WASHINGTON - Sure, exercise is good for your waistline, your heart, your
bones - but might it also help prevent addiction to drugs or alcohol?
There are some tantalizing clues that physical activity might spur changes in
the brain to do just that. Now the U.S. government is beginning a push for hard
research to prove it.
This is not about getting average people to achieve the so-called runner's high,
a feat of pretty intense athletics.
Instead, the question is just how regular physical activity of varying intensity
- dancing, bicycling, swimming, tae kwan do - might affect mood, academic
performance, even the very reward systems in the brain that can get hijacked by
substance abuse.
What first caught the attention of National Institute on Drug Abuse chief Dr.
Nora Volkow: A study found tweens and teens who reported exercising daily were
half as likely to smoke as their sedentary counterparts, and 40 per cent less
likely to experiment with marijuana.
Volkow knows - from her own almost 10-kilometre daily runs and from her
scientific experiments - that the brain literally likes physical activity.
Exercise seems to invigorate neurochemicals that sense and reinforce pleasure.
"In children, it's innate," she notes. "Children want to move."
But the nation's children are becoming more sedentary, as illustrated by the
obesity epidemic, "screen time" replacing outdoor play and a drop in school
phys-ed. And as youngsters approach adolescence, the run around the yard that
used to be fun too often becomes a chore - the dreaded jog around the school
track or the nagging to get off the couch. The sedentary teen turns into the
sedentary adult.
"Why do we lose the ability to experience pleasure from physical activity?" asks
Volkow.
Last week she brought more than 100 specialists in exercise and neurobiology to
a two-day conference to explore physical activity's potential in fighting
substance abuse, and announced $4 million in new research grants to help.

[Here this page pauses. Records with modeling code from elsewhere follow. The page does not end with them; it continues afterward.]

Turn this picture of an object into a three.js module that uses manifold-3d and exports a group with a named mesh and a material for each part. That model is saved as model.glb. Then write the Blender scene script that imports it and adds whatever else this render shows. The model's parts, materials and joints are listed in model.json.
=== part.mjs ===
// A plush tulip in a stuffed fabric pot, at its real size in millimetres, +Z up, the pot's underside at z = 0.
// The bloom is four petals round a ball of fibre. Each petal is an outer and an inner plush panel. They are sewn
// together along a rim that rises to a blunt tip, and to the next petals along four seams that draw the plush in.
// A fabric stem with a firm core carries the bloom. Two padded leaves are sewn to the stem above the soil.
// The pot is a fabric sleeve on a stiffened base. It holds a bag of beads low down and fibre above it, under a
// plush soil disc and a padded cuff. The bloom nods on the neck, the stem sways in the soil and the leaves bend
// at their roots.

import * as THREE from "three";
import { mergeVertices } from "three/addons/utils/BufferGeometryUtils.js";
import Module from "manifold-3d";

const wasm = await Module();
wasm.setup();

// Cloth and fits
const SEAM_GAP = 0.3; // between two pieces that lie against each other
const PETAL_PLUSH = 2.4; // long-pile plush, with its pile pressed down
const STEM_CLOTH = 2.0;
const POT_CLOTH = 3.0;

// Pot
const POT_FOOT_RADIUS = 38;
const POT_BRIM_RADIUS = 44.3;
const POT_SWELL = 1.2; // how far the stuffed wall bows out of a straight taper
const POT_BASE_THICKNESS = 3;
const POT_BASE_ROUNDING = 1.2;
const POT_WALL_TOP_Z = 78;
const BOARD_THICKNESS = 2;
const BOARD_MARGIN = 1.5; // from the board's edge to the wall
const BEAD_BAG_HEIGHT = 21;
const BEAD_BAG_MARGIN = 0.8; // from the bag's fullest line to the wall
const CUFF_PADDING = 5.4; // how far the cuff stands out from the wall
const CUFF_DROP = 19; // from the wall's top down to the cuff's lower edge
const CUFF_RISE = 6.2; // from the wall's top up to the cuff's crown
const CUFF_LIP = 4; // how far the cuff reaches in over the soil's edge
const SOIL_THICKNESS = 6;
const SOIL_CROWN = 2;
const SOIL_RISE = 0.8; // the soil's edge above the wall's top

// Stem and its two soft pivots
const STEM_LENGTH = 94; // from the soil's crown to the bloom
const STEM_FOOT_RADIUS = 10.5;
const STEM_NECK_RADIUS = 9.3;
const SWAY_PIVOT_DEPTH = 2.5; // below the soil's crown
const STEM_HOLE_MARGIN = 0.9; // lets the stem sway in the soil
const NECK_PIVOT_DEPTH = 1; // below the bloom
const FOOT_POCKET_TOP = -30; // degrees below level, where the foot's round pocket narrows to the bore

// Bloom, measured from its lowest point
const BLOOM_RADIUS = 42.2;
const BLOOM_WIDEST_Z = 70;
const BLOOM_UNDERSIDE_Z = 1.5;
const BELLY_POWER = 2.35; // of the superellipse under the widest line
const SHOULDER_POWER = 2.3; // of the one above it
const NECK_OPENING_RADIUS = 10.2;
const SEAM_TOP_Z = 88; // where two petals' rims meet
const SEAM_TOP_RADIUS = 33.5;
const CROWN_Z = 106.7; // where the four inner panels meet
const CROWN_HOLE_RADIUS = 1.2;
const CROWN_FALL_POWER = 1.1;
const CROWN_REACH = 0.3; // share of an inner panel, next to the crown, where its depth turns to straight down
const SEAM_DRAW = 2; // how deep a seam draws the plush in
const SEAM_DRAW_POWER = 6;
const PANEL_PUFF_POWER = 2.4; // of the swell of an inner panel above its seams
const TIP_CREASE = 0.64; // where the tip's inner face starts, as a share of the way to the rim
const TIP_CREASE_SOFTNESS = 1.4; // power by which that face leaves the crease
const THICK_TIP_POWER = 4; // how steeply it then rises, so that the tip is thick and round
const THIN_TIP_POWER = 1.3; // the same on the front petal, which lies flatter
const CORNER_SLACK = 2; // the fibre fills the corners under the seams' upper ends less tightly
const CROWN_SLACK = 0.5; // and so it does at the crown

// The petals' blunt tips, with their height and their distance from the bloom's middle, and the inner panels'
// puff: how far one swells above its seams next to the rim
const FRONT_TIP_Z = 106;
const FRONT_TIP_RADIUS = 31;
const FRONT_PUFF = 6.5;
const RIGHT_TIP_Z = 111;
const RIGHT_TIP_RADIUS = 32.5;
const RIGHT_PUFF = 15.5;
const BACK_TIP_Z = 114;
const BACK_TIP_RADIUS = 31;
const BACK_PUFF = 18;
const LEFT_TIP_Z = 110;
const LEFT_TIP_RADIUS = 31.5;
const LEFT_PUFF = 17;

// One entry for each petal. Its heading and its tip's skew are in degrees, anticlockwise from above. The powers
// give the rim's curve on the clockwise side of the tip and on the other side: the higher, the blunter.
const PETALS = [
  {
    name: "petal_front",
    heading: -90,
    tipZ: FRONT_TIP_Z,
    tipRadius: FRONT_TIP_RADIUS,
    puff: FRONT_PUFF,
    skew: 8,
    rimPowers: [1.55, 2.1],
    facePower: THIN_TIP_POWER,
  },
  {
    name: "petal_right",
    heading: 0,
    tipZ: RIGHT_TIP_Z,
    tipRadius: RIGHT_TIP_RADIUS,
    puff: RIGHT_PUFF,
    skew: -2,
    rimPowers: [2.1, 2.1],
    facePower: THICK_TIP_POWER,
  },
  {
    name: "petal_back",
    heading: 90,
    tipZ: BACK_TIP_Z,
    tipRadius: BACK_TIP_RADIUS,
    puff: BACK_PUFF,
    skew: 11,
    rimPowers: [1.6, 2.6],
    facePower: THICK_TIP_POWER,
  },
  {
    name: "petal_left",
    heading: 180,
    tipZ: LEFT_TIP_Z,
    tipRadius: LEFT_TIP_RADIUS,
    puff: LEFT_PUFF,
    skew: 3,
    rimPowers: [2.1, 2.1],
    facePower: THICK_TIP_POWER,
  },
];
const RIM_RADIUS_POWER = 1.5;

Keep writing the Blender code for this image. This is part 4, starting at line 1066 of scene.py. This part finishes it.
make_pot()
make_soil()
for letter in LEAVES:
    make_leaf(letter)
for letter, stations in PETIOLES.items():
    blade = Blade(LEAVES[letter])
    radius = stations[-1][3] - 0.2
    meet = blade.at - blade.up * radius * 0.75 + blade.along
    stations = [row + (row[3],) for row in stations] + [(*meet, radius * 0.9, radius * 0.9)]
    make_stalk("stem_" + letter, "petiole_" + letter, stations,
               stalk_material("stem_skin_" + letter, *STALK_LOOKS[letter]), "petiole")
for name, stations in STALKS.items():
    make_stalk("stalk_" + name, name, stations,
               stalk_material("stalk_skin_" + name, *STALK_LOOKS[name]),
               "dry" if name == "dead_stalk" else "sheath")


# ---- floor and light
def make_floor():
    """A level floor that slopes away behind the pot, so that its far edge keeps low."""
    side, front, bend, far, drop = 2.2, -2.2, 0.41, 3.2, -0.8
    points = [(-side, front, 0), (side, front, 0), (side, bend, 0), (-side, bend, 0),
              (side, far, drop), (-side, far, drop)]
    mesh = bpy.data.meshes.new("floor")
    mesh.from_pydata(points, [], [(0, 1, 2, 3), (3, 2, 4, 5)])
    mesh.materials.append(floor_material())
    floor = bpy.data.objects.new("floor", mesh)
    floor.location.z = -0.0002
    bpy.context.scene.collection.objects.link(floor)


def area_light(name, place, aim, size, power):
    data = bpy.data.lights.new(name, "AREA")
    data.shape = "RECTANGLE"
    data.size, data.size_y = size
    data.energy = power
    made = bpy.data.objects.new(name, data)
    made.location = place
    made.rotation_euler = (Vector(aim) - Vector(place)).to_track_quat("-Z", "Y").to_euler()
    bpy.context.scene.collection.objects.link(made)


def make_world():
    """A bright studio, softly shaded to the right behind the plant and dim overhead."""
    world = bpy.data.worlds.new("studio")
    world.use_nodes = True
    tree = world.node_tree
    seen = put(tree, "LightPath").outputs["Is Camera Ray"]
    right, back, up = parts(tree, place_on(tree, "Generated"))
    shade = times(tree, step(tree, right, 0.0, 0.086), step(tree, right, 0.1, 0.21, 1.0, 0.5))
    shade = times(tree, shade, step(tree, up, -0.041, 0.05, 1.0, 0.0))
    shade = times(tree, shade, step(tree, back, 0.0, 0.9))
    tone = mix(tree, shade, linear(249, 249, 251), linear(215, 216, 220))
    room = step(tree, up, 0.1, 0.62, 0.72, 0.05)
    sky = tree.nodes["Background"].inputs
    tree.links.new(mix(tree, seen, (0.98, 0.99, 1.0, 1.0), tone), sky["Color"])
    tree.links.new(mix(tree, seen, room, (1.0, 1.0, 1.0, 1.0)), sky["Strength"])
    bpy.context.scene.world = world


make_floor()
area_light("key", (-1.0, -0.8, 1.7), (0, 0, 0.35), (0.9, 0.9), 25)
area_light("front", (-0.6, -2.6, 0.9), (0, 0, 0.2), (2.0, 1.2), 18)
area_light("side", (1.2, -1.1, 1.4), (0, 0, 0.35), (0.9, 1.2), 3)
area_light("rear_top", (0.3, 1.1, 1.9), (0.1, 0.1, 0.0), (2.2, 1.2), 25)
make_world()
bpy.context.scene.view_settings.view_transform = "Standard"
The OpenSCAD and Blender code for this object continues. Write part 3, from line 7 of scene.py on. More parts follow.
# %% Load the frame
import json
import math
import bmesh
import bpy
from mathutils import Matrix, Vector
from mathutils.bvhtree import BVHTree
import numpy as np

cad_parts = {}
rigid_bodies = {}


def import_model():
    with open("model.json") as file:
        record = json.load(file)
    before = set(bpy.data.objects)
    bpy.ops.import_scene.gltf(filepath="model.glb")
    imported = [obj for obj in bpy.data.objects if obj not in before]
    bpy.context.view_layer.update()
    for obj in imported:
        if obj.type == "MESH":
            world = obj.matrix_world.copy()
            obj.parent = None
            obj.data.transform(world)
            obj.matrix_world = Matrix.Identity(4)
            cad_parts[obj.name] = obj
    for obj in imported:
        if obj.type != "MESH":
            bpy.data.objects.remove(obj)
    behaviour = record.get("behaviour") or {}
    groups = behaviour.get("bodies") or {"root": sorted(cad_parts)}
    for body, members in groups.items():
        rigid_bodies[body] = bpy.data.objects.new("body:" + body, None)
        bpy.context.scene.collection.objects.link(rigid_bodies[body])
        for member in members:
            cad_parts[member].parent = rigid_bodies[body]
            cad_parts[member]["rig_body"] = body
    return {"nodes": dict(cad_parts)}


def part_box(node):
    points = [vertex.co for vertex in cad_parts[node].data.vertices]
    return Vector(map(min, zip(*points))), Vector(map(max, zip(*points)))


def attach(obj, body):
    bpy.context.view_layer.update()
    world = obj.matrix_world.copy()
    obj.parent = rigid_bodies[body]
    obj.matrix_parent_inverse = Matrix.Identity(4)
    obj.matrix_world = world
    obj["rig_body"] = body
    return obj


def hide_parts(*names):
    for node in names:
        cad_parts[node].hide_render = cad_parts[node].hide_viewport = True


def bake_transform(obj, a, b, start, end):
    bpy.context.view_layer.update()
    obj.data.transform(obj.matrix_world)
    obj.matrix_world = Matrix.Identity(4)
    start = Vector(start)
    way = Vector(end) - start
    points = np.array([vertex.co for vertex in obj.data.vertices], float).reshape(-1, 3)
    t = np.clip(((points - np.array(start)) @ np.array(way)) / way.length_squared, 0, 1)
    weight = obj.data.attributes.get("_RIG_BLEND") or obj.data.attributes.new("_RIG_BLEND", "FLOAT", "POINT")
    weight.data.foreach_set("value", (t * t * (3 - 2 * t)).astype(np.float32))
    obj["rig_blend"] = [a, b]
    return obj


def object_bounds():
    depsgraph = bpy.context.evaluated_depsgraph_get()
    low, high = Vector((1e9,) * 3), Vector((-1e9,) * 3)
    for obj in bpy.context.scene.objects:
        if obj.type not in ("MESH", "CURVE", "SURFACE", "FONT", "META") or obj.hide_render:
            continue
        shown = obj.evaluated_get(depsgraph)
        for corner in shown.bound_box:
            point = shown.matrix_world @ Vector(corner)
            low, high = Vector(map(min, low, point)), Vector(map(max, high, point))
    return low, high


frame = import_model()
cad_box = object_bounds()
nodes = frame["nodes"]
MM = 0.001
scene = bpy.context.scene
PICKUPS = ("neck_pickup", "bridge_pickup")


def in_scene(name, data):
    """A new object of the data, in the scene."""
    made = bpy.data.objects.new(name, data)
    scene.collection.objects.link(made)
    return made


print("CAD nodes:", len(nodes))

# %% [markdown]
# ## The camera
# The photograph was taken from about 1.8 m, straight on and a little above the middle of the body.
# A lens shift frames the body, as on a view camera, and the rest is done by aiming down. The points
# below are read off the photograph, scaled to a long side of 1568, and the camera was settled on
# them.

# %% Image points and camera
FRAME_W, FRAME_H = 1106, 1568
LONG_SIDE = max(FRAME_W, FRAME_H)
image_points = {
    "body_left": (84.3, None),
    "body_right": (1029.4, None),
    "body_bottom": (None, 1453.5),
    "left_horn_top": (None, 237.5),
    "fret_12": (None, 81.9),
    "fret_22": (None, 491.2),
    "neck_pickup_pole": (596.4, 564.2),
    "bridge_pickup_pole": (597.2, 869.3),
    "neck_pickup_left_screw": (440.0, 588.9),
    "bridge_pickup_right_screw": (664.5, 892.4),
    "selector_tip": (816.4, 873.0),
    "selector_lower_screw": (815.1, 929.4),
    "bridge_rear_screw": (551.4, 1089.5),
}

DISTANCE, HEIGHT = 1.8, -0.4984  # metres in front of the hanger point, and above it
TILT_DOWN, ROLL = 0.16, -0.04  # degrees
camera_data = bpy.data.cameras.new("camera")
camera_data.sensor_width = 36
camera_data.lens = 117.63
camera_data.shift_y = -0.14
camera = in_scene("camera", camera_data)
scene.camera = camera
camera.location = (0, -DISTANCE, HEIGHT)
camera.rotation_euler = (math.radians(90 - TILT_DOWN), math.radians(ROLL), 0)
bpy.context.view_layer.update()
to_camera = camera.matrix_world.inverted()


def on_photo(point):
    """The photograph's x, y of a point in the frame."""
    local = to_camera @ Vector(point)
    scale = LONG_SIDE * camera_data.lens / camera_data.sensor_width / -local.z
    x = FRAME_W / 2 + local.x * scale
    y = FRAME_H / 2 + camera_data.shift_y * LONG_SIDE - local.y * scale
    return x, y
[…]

Drug treatment programs often include exercise, partly to keep people distracted
from their cravings, but there's been little formal research on the effects.
The best evidence: Brown University took smokers to the gym three times a week
and found adding the exercise to a smoking-cessation program doubled women's
chances of successfully kicking the habit. The quitters who worked out got an
extra benefit: They gained half as much weight as women who managed to quit
without exercising, says lead researcher Dr. Bess Marcus.
She now is working with the YMCA on a larger, NIDA-funded study to prove the
benefit.
Marcus cautions that people trying to kick an addiction have a powerful
incentive to exercise. Could that possibly translate into prevention? Among the
clues:
-Rats were less likely to ingest amphetamines if their cages had running wheels,
suggesting exercise stimulated a reward pathway in the brain to leave them less
vulnerable to the drug's rush.
-In people, exercise acts as a mild antidepressant and relieves stress.
Depression, anxiety and stress increase risk of alcoholism, smoking or drug
abuse.
-Volkow is intrigued that attention deficit disorder and obesity both involve
problems with the brain chemical dopamine, one system that drugs hijack to
create addiction.
-Baby monkeys who don't play enough in childhood have problems controlling
aggression when they're older. The most aggressive tend to have defects
involving the feel-good brain chemical serotonin - and binge-drink when
researchers offer them alcohol.
-Back to rats, physical activity increases production of growth factors and stem
cells in key brain regions important for learning and mood; increases formation
of blood vessels; and strengthens communication networks between brain cells.
Together, that's far too little research to know if exercise really matters for
substance abuse, scientists at the National Institutes of Health meeting
cautioned.
But, a few studies of school-age children suggest physical activity predicts
better performance on math, verbal and other tests - and better school
performance in turn is linked to lower risk for substance abuse.
And getting sedentary seniors moving improves brain function - research aimed at
preventing dementia, not drug abuse, although the improvement is in an area that
in younger people is linked to risky decision-making.
A caveat: If your own youth includes memories of parties with beer-guzzling
athletes, well, the research concurs. A major study that tracks adolescent risk
behaviours found that by 12th grade, exercise offers no protection against
binge-drinking.
"Now the kids who exercise the most actually drink the most," says Dr. Lloyd
Johnston of the University of Michigan. It may have to do with the celebratory
nature of team sports, or getting revved for college - or, other researchers
suggested, even that competition is to blame.